Set exercise >>
Which lines in the records below contain the word "with"? Copy each one out.
*** Dataset entries
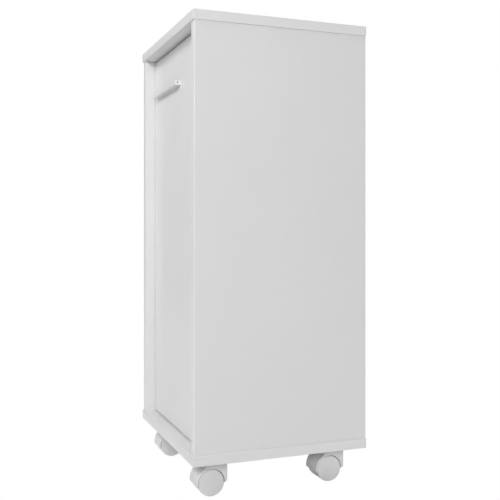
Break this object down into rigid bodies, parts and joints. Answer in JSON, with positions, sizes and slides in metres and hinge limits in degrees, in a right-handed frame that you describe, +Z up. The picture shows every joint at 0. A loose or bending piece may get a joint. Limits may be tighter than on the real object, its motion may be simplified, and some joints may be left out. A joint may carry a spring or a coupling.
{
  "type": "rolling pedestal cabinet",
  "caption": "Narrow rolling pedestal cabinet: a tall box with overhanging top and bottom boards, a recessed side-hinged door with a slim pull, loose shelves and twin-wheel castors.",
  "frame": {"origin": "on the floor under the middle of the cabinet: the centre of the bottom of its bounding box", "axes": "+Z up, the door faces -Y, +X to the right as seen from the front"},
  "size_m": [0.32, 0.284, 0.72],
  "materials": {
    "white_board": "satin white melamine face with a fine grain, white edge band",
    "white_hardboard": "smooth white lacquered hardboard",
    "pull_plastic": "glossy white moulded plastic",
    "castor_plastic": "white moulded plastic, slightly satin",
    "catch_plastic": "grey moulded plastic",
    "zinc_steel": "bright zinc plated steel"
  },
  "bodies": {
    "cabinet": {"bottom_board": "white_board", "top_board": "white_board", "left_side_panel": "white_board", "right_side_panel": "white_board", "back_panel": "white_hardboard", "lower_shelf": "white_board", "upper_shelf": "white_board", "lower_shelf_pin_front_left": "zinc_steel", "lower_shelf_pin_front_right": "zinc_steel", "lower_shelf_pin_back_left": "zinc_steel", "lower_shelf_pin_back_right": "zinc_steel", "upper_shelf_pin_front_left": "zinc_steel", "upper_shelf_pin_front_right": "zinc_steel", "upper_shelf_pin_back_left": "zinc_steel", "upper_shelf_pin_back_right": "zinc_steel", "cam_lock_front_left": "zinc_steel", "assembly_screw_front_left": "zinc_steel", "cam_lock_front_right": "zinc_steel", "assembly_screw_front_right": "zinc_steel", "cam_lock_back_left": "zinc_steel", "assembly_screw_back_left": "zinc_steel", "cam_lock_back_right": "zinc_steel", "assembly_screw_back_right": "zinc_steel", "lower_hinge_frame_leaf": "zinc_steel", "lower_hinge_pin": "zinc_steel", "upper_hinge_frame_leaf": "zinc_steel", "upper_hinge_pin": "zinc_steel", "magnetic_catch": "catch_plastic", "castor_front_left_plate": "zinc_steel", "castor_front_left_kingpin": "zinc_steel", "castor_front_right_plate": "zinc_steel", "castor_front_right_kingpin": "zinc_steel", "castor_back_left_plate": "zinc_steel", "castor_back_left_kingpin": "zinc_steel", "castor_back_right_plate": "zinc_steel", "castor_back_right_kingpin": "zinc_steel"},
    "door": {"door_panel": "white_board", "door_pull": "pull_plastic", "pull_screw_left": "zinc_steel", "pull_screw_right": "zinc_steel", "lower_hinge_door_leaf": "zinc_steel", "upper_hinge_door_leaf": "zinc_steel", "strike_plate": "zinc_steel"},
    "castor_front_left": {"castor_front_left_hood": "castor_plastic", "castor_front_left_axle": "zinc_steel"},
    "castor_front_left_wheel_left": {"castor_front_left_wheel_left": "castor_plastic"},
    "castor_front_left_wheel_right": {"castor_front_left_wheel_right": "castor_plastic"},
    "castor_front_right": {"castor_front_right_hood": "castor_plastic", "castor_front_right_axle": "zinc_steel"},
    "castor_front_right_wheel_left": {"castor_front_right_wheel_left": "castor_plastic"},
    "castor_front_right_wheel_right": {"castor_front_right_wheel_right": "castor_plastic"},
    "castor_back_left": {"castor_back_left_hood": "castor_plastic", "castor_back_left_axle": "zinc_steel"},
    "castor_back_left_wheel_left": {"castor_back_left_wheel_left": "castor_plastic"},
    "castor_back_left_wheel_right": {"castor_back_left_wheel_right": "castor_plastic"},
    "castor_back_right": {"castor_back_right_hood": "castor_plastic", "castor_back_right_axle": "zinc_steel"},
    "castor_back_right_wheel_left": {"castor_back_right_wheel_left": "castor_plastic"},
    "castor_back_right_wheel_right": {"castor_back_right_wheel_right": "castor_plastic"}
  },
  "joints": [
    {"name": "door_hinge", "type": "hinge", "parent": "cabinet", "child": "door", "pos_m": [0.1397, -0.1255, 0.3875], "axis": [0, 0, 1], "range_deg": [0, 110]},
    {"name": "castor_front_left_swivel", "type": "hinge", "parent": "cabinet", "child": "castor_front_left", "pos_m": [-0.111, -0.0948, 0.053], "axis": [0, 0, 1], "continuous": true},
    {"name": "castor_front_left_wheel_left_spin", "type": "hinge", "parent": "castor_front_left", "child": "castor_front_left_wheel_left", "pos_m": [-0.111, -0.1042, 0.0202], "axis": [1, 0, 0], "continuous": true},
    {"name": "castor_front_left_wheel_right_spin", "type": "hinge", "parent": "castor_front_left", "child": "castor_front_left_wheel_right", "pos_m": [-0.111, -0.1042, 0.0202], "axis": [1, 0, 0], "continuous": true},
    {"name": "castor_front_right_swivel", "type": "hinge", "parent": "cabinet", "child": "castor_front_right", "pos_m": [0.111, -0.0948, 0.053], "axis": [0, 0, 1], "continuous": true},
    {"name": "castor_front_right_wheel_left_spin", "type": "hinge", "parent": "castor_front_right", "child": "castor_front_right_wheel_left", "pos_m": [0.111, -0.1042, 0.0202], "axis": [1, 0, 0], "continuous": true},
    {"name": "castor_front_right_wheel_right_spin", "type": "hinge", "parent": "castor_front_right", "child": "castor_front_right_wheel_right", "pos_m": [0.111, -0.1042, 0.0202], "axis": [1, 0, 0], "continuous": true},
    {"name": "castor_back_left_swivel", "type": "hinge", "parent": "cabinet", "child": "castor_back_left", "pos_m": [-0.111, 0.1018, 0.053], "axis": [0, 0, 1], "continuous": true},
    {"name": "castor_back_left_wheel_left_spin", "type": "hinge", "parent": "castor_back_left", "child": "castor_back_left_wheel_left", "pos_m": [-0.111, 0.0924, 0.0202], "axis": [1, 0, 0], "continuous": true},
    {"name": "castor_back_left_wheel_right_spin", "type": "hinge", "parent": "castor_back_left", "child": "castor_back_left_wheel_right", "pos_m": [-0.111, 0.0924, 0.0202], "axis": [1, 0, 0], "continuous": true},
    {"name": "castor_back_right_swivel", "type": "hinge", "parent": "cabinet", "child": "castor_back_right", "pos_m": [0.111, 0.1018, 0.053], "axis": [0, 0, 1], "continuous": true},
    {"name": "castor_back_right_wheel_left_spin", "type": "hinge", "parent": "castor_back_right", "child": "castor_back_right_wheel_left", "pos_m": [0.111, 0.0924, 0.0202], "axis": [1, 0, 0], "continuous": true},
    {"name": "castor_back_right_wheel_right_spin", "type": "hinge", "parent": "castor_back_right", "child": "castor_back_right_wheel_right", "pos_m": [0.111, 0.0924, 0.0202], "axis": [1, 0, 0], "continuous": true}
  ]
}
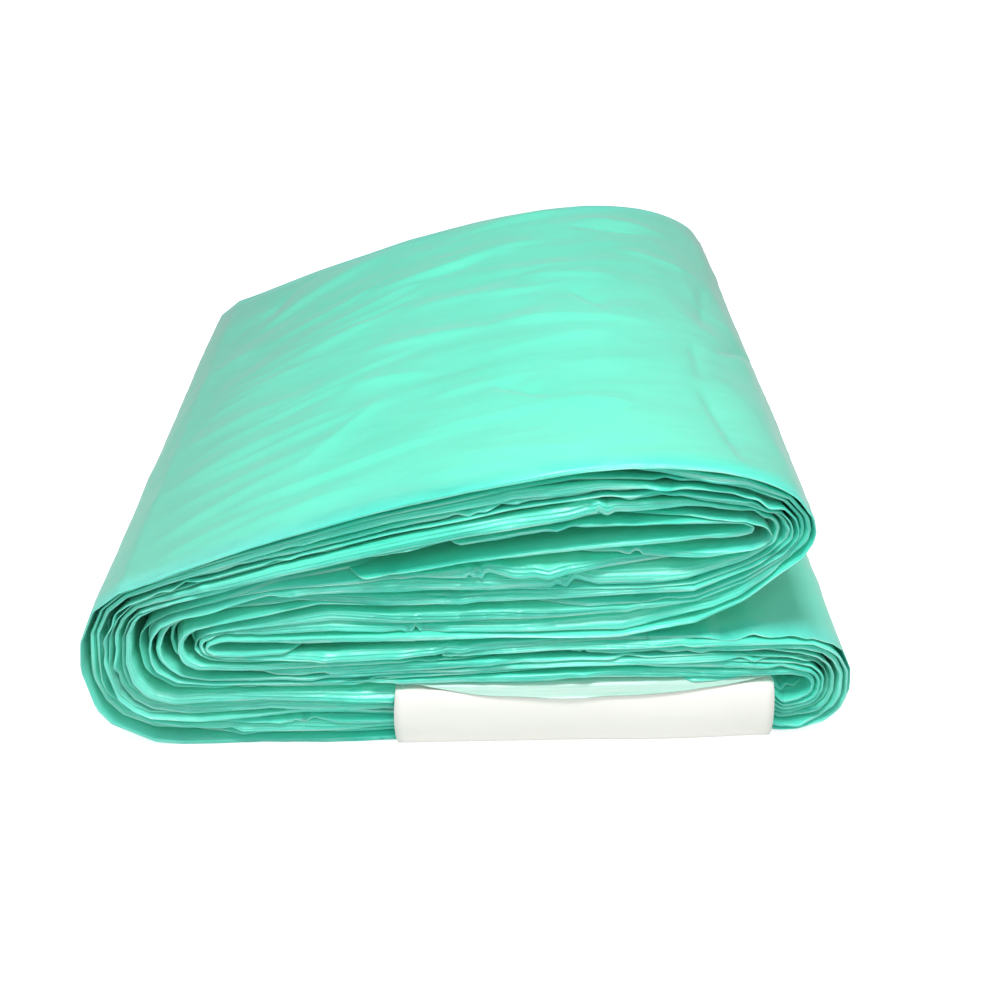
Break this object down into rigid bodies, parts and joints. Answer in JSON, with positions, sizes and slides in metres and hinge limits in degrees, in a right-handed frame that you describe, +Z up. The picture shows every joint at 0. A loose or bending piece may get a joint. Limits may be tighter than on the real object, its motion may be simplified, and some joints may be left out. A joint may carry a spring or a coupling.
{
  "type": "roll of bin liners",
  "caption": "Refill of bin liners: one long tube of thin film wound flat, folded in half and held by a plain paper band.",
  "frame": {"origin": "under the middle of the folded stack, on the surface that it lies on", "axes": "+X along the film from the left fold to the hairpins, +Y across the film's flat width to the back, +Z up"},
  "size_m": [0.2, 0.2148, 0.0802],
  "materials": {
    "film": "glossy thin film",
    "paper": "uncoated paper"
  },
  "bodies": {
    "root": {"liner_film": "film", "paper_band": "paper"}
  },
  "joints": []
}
******
Solution to this problem >>
Break this object down into rigid bodies, parts and joints. Answer in JSON, with positions, sizes and slides in metres and hinge limits in degrees, in a right-handed frame that you describe, +Z up. The picture shows every joint at 0. A loose or bending piece may get a joint. Limits may be tighter than on the real object, its motion may be simplified, and some joints may be left out. A joint may carry a spring or a coupling.
  "caption": "Narrow rolling pedestal cabinet: a tall box with overhanging top and bottom boards, a recessed side-hinged door with a slim pull, loose shelves and twin-wheel castors.",
    "white_board": "satin white melamine face with a fine grain, white edge band",
Break this object down into rigid bodies, parts and joints. Answer in JSON, with positions, sizes and slides in metres and hinge limits in degrees, in a right-handed frame that you describe, +Z up. The picture shows every joint at 0. A loose or bending piece may get a joint. Limits may be tighter than on the real object, its motion may be simplified, and some joints may be left out. A joint may carry a spring or a coupling.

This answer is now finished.